18 January 2012

Go for the higher excess

Insurance is a fact of life. You must have it for your car and your home, most of us have it for our health and some have it for income protection and life.   When you choose to pay a higher excess you are basically self-insuring for a part of the policy. You do this by taking the chance that you won't get sick, the house won't burn down or your car won't be stolen so you pay a lower premium. Most insurance companies offer different levels of excess. The higher the excess the lower the annual premium.  Choose the highest excess you can afford and then make sure you are covered by banking the excess amount immediately. Hopefully you'll never need to touch it, but if you do it will be there, ready to be used.

1 comment:

  1. You are quite right with this idea but I have taken the self-insurance much further. It is 55 years since my grandfather taught me to be very wary of insurance. During my career I thoroughly studied disasters particularly flooding, and the role of planning standards and insurance. I do not insure anything except my cars for third party property loss only.

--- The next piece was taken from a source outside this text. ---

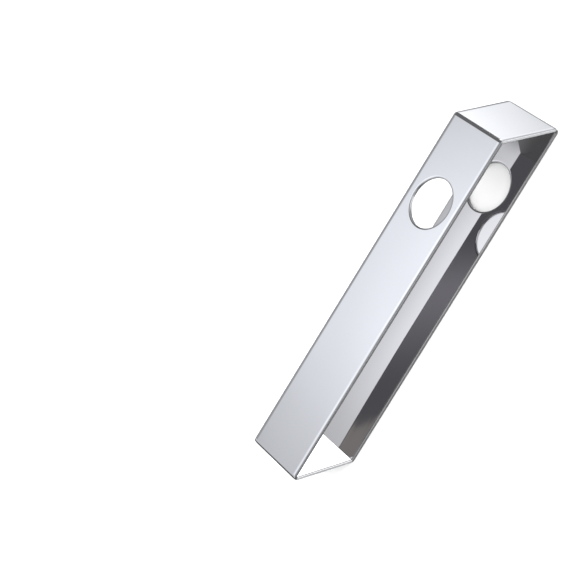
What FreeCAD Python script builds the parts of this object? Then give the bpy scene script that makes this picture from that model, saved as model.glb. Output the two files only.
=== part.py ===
# Bottle holder folded from one strip of polished stainless steel. Units are millimetres.
#
# The strip is folded into a closed loop whose side view is a narrow leaning parallelogram:
# a short foot plate, a long front wall, a short top plate and a long rear wall. Each long
# wall has a round hole, cut square to the sheet and equally far from the wall's top corner,
# so the line through both holes' centres is level, parallel to the foot plate.
#
# Loaded through its holes the holder balances on the foot plate. Empty, it tips over and
# comes to rest flat on its rear wall, and that is how it is modelled here: the outer face
# of the rear wall lies on Z = 0, X runs along the walls from the foot plate to the top
# plate, Y runs across the strip, and the origin is under the middle of the loop.

import FreeCAD, Part
import Sketcher
import os
from math import cos, pi, radians, sin

os.makedirs("parts", exist_ok=True)
doc = FreeCAD.newDocument("bottle_holder")

# Driving dimensions: name, value, meaning
DIMENSIONS = (
    ("strip_width", "50", "width of the strip"),
    ("sheet_thickness", "2.5", "thickness of the sheet"),
    ("wall_length", "262", "front and rear walls, between their outer corners"),
    ("foot_depth", "50", "foot and top plates, between their outer corners"),
    ("lean_angle", "57", "degrees between the foot plate and the walls"),
    ("fold_inner_radius", "0.5", "inside radius of the four folds"),
    ("hole_diameter", "35", "round hole in each long wall"),
    ("hole_from_top", "58", "hole's centre from its wall's outer top corner, along the wall"),
    ("edge_rounding", "0.5", "rounding of the strip's long edges"),
    ("rim_rounding", "0.5", "rounding of the holes' rims"),
)

sheet = doc.addObject("Spreadsheet::Sheet", "Sizes")
for row, (alias, value, meaning) in enumerate(DIMENSIONS, start=1):
    sheet.set("A%d" % row, alias)
    sheet.set("B%d" % row, value)
    sheet.setAlias("B%d" % row, alias)
    sheet.set("C%d" % row, meaning)
doc.recompute()

# Expressions shared by several features
LEAN = "(Sizes.lean_angle * 1 deg)"
RISE = "Sizes.foot_depth * sin(%s)" % LEAN
OVERHANG = "Sizes.foot_depth * cos(%s)" % LEAN
FRONT_TOP = "(Sizes.wall_length - %s) / 2" % OVERHANG
REAR_TOP = "(Sizes.wall_length + %s) / 2" % OVERHANG

# The sketcher's numbers for a line's ends, a circle's centre, and a sketch's origin and X axis
START, END, CENTRE = range(1, 4)
ORIGIN = X_AXIS = -1

SAME_PLACE = 1e-4


def origin_plane(body, role):
    """One of the body's own origin planes."""
    return next(plane for plane in body.Origin.OriginFeatures if plane.Role == role)


def flat_sketch(body, name, role):
    """An empty sketch on one of the body's origin planes."""
    sketch = body.newObject("Sketcher::SketchObject", name)
    sketch.AttachmentSupport = (origin_plane(body, role), [""])
    sketch.MapMode = "FlatFace"
    return sketch


def add_size(sketch, name, constraint, expression):
    """Add a named constraint to a sketch and bind it to the sheet."""
    sketch.renameConstraint(sketch.addConstraint(constraint), name)
    sketch.setExpression("Constraints." + name, expression)


def names_where(kind, items, test):
    """Names, such as Edge3, of the edges or faces that pass a test."""
    return ["%s%d" % (kind, number) for number, item in enumerate(items, start=1) if test(item)]


def crosses_strip(edge):
    """A straight edge along Y, where two plates meet."""
    return isinstance(edge.Curve, Part.Line) and abs(edge.Curve.Direction.y) > 1 - SAME_PLACE


def lies_in_cut_side(item):
    """An edge or face in one of the strip's two flat cut sides."""
    box = item.BoundBox
    return box.YLength < SAME_PLACE and abs(abs(box.YMax) - sheet.strip_width / 2) < SAME_PLACE


def is_hole_rim(edge):
    """A round edge of one of the two holes."""
    return (isinstance(edge.Curve, Part.Circle)
            and abs(edge.Curve.Radius - sheet.hole_diameter / 2) < SAME_PLACE)


def loop_outline(body):
    """Side view of the loop's outside: a parallelogram that lies on its rear wall."""
    lean = radians(sheet.lean_angle)
    rise = sheet.foot_depth * sin(lean)
    overhang = sheet.foot_depth * cos(lean)
    front_top = (sheet.wall_length - overhang) / 2
    rear_top = (sheet.wall_length + overhang) / 2
    corners = (
        FreeCAD.Vector(-front_top, 0, 0),
        FreeCAD.Vector(rear_top, 0, 0),
        FreeCAD.Vector(front_top, rise, 0),
        FreeCAD.Vector(-rear_top, rise, 0),
    )
    rear, top, front, foot = range(4)
    sketch = flat_sketch(body, "LoopOutline", "XZ_Plane")
    for side, corner in enumerate(corners):
        sketch.addGeometry(Part.LineSegment(corner, corners[(side + 1) % 4]), False)
    for side in range(4):
        sketch.addConstraint(Sketcher.Constraint("Coincident", side, END, (side + 1) % 4, START))
    sketch.addConstraint(Sketcher.Constraint("Horizontal", rear))
    sketch.addConstraint(Sketcher.Constraint("PointOnObject", rear, START, X_AXIS))
    sketch.addConstraint(Sketcher.Constraint("Parallel", front, rear))
    sketch.addConstraint(Sketcher.Constraint("Parallel", top, foot))
    add_size(sketch, "wall_length",
             Sketcher.Constraint("Distance", rear, sheet.wall_length), "Sizes.wall_length")
    add_size(sketch, "foot_depth",
             Sketcher.Constraint("Distance", foot, sheet.foot_depth), "Sizes.foot_depth")
    add_size(sketch, "lean",
             Sketcher.Constraint("Angle", foot, START, front, END, lean), LEAN)
    add_size(sketch, "foot_corner",
             Sketcher.Constraint("DistanceX", rear, START, ORIGIN, START, front_top), FRONT_TOP)
    return sketch


def folded_loop(body):
    """The strip's loop with its four tight folds, hollow from side to side."""
    block = body.newObject("PartDesign::Pad", "LoopBlock")
    block.Profile = loop_outline(body)
    block.Midplane = True
    block.setExpression("Length", "Sizes.strip_width")
    doc.recompute()

    folds = body.newObject("PartDesign::Fillet", "Folds")
    folds.Base = (block, names_where("Edge", block.Shape.Edges, crosses_strip))
    folds.setExpression("Radius", "Sizes.fold_inner_radius + Sizes.sheet_thickness")
    doc.recompute()

    loop = body.newObject("PartDesign::Thickness", "SheetLoop")
    loop.Base = (folds, names_where("Face", folds.Shape.Faces, lies_in_cut_side))
    loop.Reversed = True
    loop.setExpression("Value", "Sizes.sheet_thickness")
    doc.recompute()
    return loop


def wall_hole(body, name, wall_top, wall_height, upwards):
    """A round hole cut from a wall's outer face into the middle of the loop."""
    # The sketch lies on the wall's outer face, with its origin at the wall's top corner.
    sketch = flat_sketch(body, name + "Outline", "XY_Plane")
    sketch.setExpression("AttachmentOffset.Base.x", wall_top)
    sketch.setExpression("AttachmentOffset.Base.z", wall_height)
    circle = sketch.addGeometry(
        Part.Circle(FreeCAD.Vector(-sheet.hole_from_top, 0, 0), FreeCAD.Vector(0, 0, 1),
                    sheet.hole_diameter / 2), False)
    sketch.addConstraint(Sketcher.Constraint("PointOnObject", circle, CENTRE, X_AXIS))
    add_size(sketch, "from_top",
             Sketcher.Constraint("DistanceX", circle, CENTRE, ORIGIN, START, sheet.hole_from_top),
             "Sizes.hole_from_top")
    add_size(sketch, "diameter",
             Sketcher.Constraint("Diameter", circle, sheet.hole_diameter), "Sizes.hole_diameter")

    hole = body.newObject("PartDesign::Pocket", name)
    hole.Profile = sketch
    hole.Reversed = upwards
    hole.setExpression("Length", RISE + " / 2")
    doc.recompute()
    return hole


def round_edges(body, name, base, test, expression):
    """Round the base's edges that pass a test."""
    rounding = body.newObject("PartDesign::Fillet", name)
    rounding.Base = (base, names_where("Edge", base.Shape.Edges, test))
    rounding.setExpression("Radius", expression)
    doc.recompute()
    return rounding


def folded_band():
    """The whole holder: one folded strip with two holes."""
    body = doc.addObject("PartDesign::Body", "FoldedBand")
    body.Label = "folded_band"
    loop = folded_loop(body)
    rear_hole = wall_hole(body, "RearHole", REAR_TOP, "0", upwards=True)
    check_hole(loop, rear_hole)
    front_hole = wall_hole(body, "FrontHole", FRONT_TOP, RISE, upwards=False)
    check_hole(rear_hole, front_hole)
    edges = round_edges(body, "EdgeRounding", front_hole, lies_in_cut_side, "Sizes.edge_rounding")
    round_edges(body, "RimRounding", edges, is_hole_rim, "Sizes.rim_rounding")
    return body


def check_hole(before, after):
    """A hole has to take one disc of the sheet's thickness out of its wall."""
    expected = sheet.sheet_thickness * pi * (sheet.hole_diameter / 2) ** 2
    removed = before.Shape.Volume - after.Shape.Volume
    if abs(removed - expected) > 0.001 * expected:
        raise RuntimeError("%s removes %.1f mm3, not %.1f mm3" % (after.Label, removed, expected))


def check_document(bodies):
    """Stop if a feature failed, or a body isn't one valid solid."""
    for item in doc.Objects:
        if "Invalid" in item.State or "Error" in item.State:
            raise RuntimeError("%s failed: %s" % (item.Label, item.State))
    for body in bodies:
        shape = body.Shape
        if shape.isNull() or not shape.isValid() or len(shape.Solids) != 1:
            raise RuntimeError("%s isn't one valid solid" % body.Label)


BODIES = [folded_band()]
doc.recompute()
check_document(BODIES)
for body in BODIES:
    box = body.Shape.optimalBoundingBox(False, False)
    print("%s: %.1f x %.1f x %.1f mm, %.0f mm3" % (
        body.Label, box.XLength, box.YLength, box.ZLength, body.Shape.Volume))
    body.Shape.exportStep("parts/%s.step" % body.Label)
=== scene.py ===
"""Looks of the folded steel holder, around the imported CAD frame. Units are metres."""

from collections import namedtuple
from math import cos, pi, radians, sin, tan

import bpy
from mathutils import Euler, Matrix, Vector


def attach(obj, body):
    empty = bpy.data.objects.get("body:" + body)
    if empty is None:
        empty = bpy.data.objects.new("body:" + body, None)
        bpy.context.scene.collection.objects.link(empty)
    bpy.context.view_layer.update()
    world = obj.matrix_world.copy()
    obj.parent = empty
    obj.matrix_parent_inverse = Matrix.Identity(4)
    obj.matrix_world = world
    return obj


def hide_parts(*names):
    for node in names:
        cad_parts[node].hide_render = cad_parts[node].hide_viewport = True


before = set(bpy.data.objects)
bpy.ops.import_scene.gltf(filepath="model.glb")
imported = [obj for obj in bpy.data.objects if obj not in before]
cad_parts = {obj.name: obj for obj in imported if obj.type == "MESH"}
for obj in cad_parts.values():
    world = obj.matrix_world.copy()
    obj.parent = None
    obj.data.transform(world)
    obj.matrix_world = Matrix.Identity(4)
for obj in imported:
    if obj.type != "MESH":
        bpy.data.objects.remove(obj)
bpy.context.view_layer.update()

# The sheet and its folds, as in the part's source
STRIP_WIDTH = 0.050
SHEET = 0.0025
WALL_LENGTH = 0.262
FOOT_DEPTH = 0.050
LEAN = radians(57)
FOLD_INNER_RADIUS = 0.0005
FOLD_OUTER_RADIUS = FOLD_INNER_RADIUS + SHEET
HOLE_RADIUS = 0.0175
HOLE_FROM_TOP = 0.058

# The loop's four sides are numbered from the rear wall on, over the top plate. Two have a hole.
SIDES = 4
REAR_WALL = 0
FRONT_WALL = 2

# The edges and rims: how wide polishing has rolled the face off beside them, most of all
# outside, and the radius of the tight rounding that follows
OUTER_EDGE = (0.0028, 0.0003)
INNER_EDGE = (0.0004, 0.0008)
RIM_EDGE = (0.0010, 0.0005)
ROLL_OFF_TILT = radians(9)

# How far the middle of the rear wall stands up into the loop, as its reflections show
REAR_CROWN = 0.00050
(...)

    I have not had a car accident because I drive with care. I never buy new or "attractive" cars but if one were lost then a cheap replacement will be available. My house has not burned down because I do not have fuel or electric heaters, my electrics are professionally checked every five years, and all wiring is replaced and upgraded every thirty years. 'Tis better to not have a fire than to spend money on insurance to repair a house after an event. I recently replaced the roof and had its structure upgraded to a higher modern wind rating.

    I have all the usual possessions but none would be a huge loss to me. My invested savings are on hand to replace all basic items. My photographs are digitised and copies are held elsewhere. I don't have medical insurance either but that's another story.

    I have saved a vast amount of money over the last 50 years by not subsidising people who live in risky areas, who drive with undue care and who overcapitalise with personal possessions.